Boards for women: SUP boards tend to be heavy, hard to carry and a challenge to remove from the top of your car. Board makers have responded to this problem by offering ultra-light boards that are easier for smaller adults to carry. Some have a narrow mid-section to help you reach both the deck handle and opposite side of the board.
Weight and Carry Handle
Before purchasing any paddle board make sure you research the weight of the board. The average weight of a paddle board should be 20-30 pounds.
The new comfortable grip butterfly handle is a game changer. Stay away from old carrying handles. This type of handle makes it very difficult to pickup and carry. The new Butterfly handles make it very easy to carry your board.
Balance and Board Width
Board width is the most important factor in determining stability. SUP boards are made up to 33" wide to accommodate a variety of body types.
Wide boards (about 31" or wider): Ideal for larger people or anyone with poor flexibility or recent leg or hip injuries. The added width and thickness help displace your weight in the water.
Narrow boards (29" to 30"): Smaller paddlers (up to 190 lbs.) should consider a narrower board which is more maneuverable and lighter to carry than a large board.
First and foremost, a SUP board must work for your size. If the board doesn't displace the correct amount of water for your weight, you won’t be supported. Consider, too, board length in regards to your type of car, home storage situation and length of walk to the beach or shore (longer boards are more difficult to carry, especially in windy places).
Average size surf style paddle boards (10' to 11'6"): Beginners or anyone seeking a relaxed outing with no particular destination in mind will likely be happy with a shorter board. Experienced surfers require a short board for more maneuverability.
Touring & Racing displacement paddle boards (12'6" or 14'): Longer boards are faster than short boards. If you're interested in racing or touring, you'll need a longer board to either keep up with the competition or to paddle several miles to your campsite.
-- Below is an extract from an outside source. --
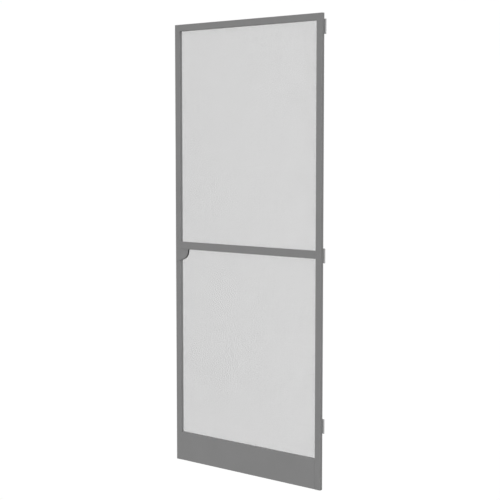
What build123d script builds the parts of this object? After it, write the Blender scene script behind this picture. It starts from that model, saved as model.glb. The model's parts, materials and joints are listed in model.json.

Fins add tracking and stability to a paddleboard. Variations include:
Large single fin: This is placed in a finbox and secured with a nut and screw. The finbox has a channel for the fin to slide back and forth. When the fin is pushed toward the tail, the board will track better, which is best for racing, touring or flatwater paddling. If you push the fin forward toward the nose, the board will turn easier, which is better for surfing or whitewater.
3-fin setup: Also called a thruster, this setup was originally designed for surfing but also works with tracking on flatwater. If you remove the center fin of a 3-fin setup, the 2 side fins, also called “side bites,” will still work for tracking on flatwater or in surfing.
Race fins: These come in a variety of styles. Some have a rigid shape versus a traditional surfboard flex fin. These straighter, stiffer fins are best for downwind runs because they help longer boards (up to 14’) track easier in large wind waves or rolling swell. Downside: If a rigid fin hits a rock, you will most likely face-plant. Other fins are more flexible and will give when in contact with a rock, log or the beach. While not as performance-oriented, they will bounce off obstructions so you can continue paddling.
Inflatable SUP fins: These feature either flexible rubber fins attached to the board or detachable semi-rigid fins that can be removed.
Boards are made from several different materials, with an EPS foam core wrapped with fiberglass, carbon fiber or plastic being the most common. Boards can be hollow or solid. Most rotomolded boards are hollow due to their manufacturing process however very heavy, while some high-end boards may be hollow in order to save weight and increase performance.
Plastic (rotomolded): durable exterior; affordable; heavy. These boards are great for rentals companies or going down rivers rapids.
Fiberglass and epoxy over EPS foam: mid-range price; can be used for many types of paddling. This is the most common board type. Construction techniques vary with these boards, so weights vary widely, too. Some boards have a sheet of wood under the fiberglass deck to add durability and stiffness; others use an infused epoxy process that makes the board's exterior extra tough.
Inflatables: very durable; light to carry; can be used for a variety of paddling, from whitewater to slow speed. Made of PVC with drop-stitch construction, inflatables are easily stored in apartments, the overhead compartments of planes or in the back of your car.
Softtops: is a user-friendly design for fun for all of the family.. The boards hard bottom cover and ultra high density EVA rails increasing impact resistance allowing you to walk to both ends of the board or have your dog with you on the board. Softtops are your worry free paddle board.